Já não foram apenas a Rua Duque de Caxias, a Praça 1817 e o Ponto de Cem Réis. Aditaram-se ao roteiro a Rua Visconde Pelotas, a Avenida General Osório e até as icônicas Ladeira da Borborema; a Ladeira de São Francisco e a Rua da Areia.

Festa das Neves bem próxima.

Carnaval e seu corso, que ainda existia, na porta de casa.

Mas, nem tudo são flores…

As cercanias das muitas veneráveis igrejas ali localizadas, a par do conforto espiritual que nos davam, também apresentavam, notadamente para os integrantes de minha geração residentes na área, algum dissabor, quando ”sempre às 6 horas da manhã” a alvorada festiva dos sinos daquela área urbana, lembrava a todos a obrigação de fé, a ser cumprida nas missas que lá se celebravam.

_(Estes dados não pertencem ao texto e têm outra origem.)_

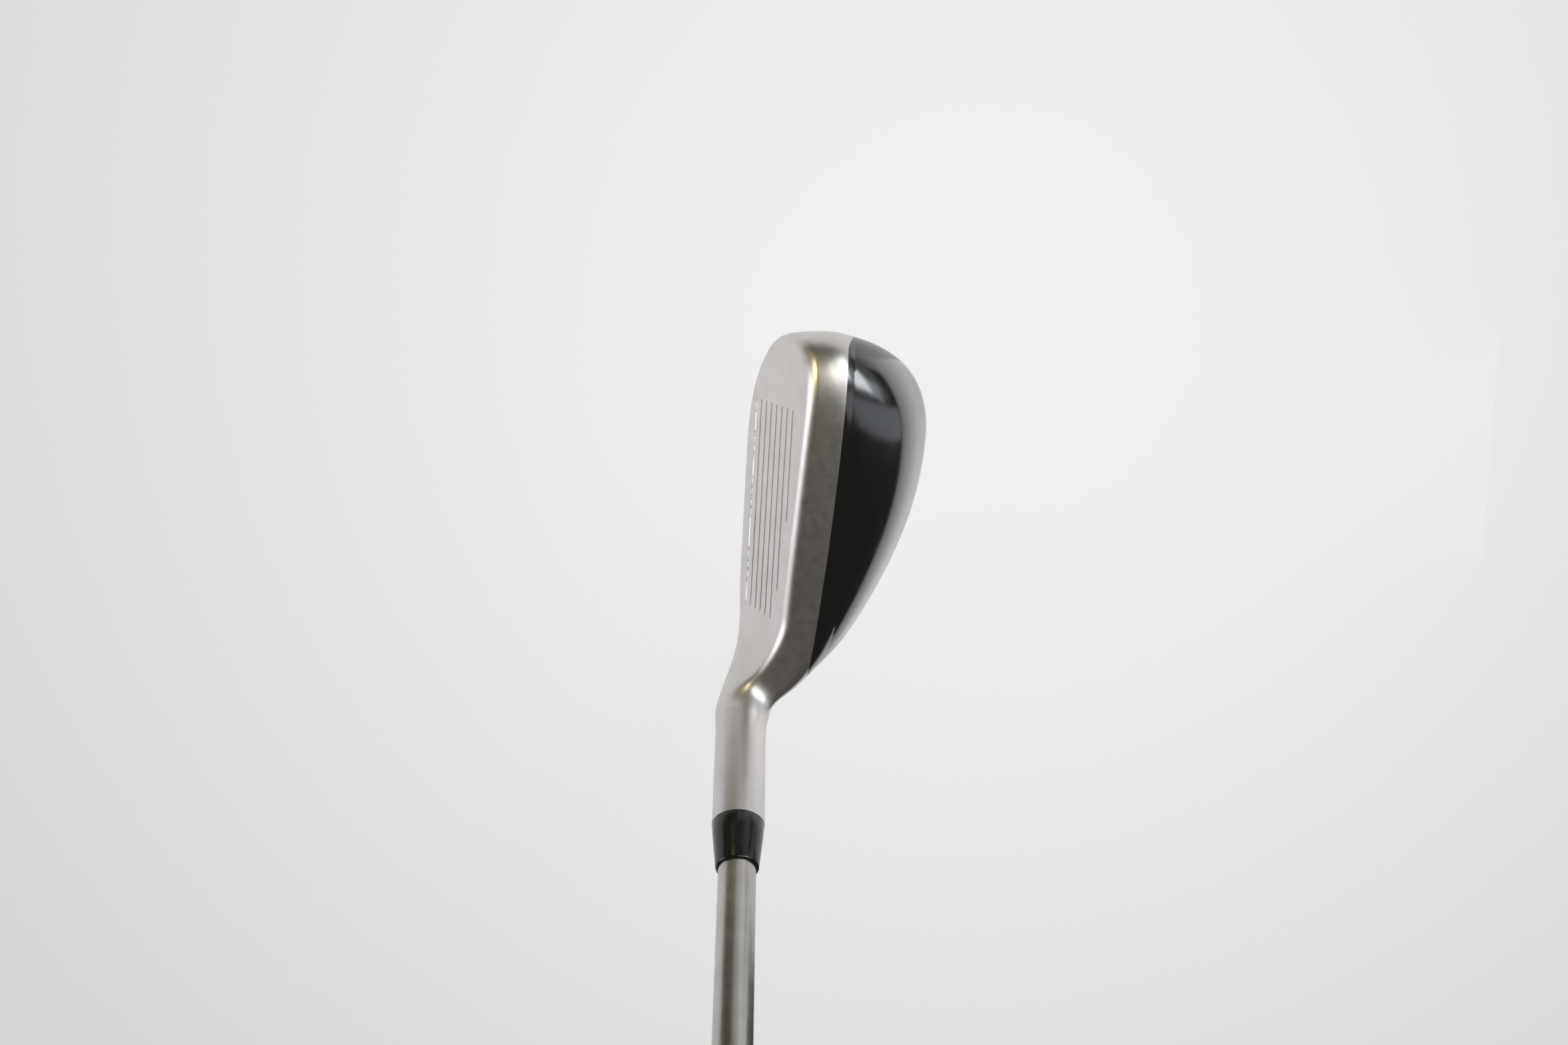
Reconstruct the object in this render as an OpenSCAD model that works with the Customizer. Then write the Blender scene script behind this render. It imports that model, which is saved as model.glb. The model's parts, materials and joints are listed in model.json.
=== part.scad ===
// Hybrid iron, right handed: hollow steel head with a bonded gloss crown, stepped steel shaft, rubber grip.
// The club is drawn as it stands at address: sole on the ground, face towards +Y, toe towards +X, +Z up.

/* [Club] */
// Loft of the face from vertical, in degrees
loft = 22.3; // [18:0.1:27]
// Lie of the shaft above the ground, in degrees
lie = 61; // [59:0.5:63]
// Club length along the shaft, from the ground to the butt
club_length = 990; // [900:5:1040]
// Distance from the butt to the middle of the two hands
hold_below_butt = 100; // [80:5:140]

/* [Head] */
// Distance from the shaft axis back to the crown's rearmost point
head_back = 47; // [40:0.1:50]
// Height of the topline at the middle of the face
topline_h = 37.1; // [34:0.1:42]
// Rise of the topline for each mm from heel to toe
topline_rise = 0.118; // [0.08:0.002:0.16]
// Wall of the sole, skirt and face
wall = 2; // [1.8:0.1:2.6]
// Thickness of the crown shell
crown_t = 1; // [0.8:0.1:1.1]
// Thickness of the adhesive between crown and ledge
bond_t = 0.2; // [0.1:0.05:0.25]
// Thickness of the sole weight
weight_t = 4; // [2:0.5:5]

/* [Score lines] */
// Number of score lines
line_count = 8; // [5:1:8]
// Distance from one score line to the next
line_pitch = 3.4; // [3:0.05:3.6]
// Width of a score line
line_w = 0.8; // [0.6:0.05:0.9]
// Depth of a score line
line_d = 0.2; // [0.15:0.05:0.5]
// Depth of the paint in the lowest score line
paint_d = 0.1; // [0.05:0.05:0.15]

/* [Hosel and ferrule] */
// Outside radius of the hosel
hosel_r = 6.7; // [6.4:0.05:7]
// Distance along the shaft axis from the ground to the hosel's top
hosel_top = 74; // [68:0.5:80]
// Depth of the hosel's bore
bore_depth = 31; // [28:0.5:31]
// Radius of the hosel's bore
bore_r = 4.8; // [4.75:0.01:4.9]
// Length of the ferrule
ferrule_h = 13.4; // [10:0.1:25]
// Radius of the ferrule at its shaft end
ferrule_r = 5.45; // [5.2:0.05:5.8]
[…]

Nessa imobilidade a que a máquina curiosa me submetia, continuei a rememorar outros pequenos episódios da vida vivida na Rua Duque de Caxias e sua vizinhança, notadamente aquele instante em que as firmes badaladas de muitos sinos, onde infelizmente não estava a “…mensagem que o sino da igrejinha do Divino…”, mas o toque de despertar que não mais nos deixavam dormir, após essa hora, notadamente nas madrugadas às vezes chuvosas e frias dos domingos, quando nosso desejo era ficar um pouco mais na cama, após noitadas de sábado.

Acabado o exame, com a máquina curiosa silenciada, voltei à realidade dos dias presentes, não me restando outra situação que não lamentar a atual situação de abandono daquela área que me trouxe, e, decerto, a muitos outros daquela época, tantas recordações.